We did all of the above and were back at the New Winter Palace Hotel by 11:00AM. So we went to grab a bite to eat and relaxed and napped for the rest of the day because – of course – the heat was horrid and everything is closed in the afternoon anyway. In the evening, we walked around town and looked for another Internet Cafe because the one we went to last night has no power (bummer). On the way to another Internet Cafe, we passed a clean-looking barber shop.
I knew it would have to happen…. it’s been 7 weeks since I last cut my hair and it’s starting to drive me nuts. So we knew that I would need to get it cut and we figured we’d wait until Egypt or India to do it. Now looked like the best chance, seeing as the barber shop looked clean and friendly. So we walked in and said hello, then said, “Do you speak English?”. The answer was yes. “Will you cut my hair?” They found this a bit funny, but agreed. Understand that in a traditional Muslim country like Egypt, women wear their hair long and natural. So a western woman with short blond hair is a bit of an anomaly.
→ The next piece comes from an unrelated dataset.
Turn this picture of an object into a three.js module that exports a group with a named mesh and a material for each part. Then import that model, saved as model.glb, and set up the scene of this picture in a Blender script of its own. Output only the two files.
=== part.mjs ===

I was very nervous and quite concerned that he would muck it up. I sat in the chair very tense and was sweating like crazy. Jon found it all quite amusing. But all in all it turned out all right. It’s a little too short on the sides and a bit short on the top, but it’ll do. My roots have really really grown in and the haircut got rid of a majority of the blond, so the color is a little wacky. So I was slightly traumatized by the whole experience, but it will grow out quickly.
Guest appearance from Jon: The haircut looks fine!
We had dinner at a place called “The Kings Head Pub” which is a crazy British pub just outside of Luxor. It was a nice little place and it was great to dine among tourists again (we’ve been hanging with the locals for quite some time). Afterwards, we went back to the hotel to pack up our stuff for our flight to Sharm El Sheikh tomorrow. I’m so sad to leave this spectacular hotel, but we can’t wait for the diving on the Red Sea!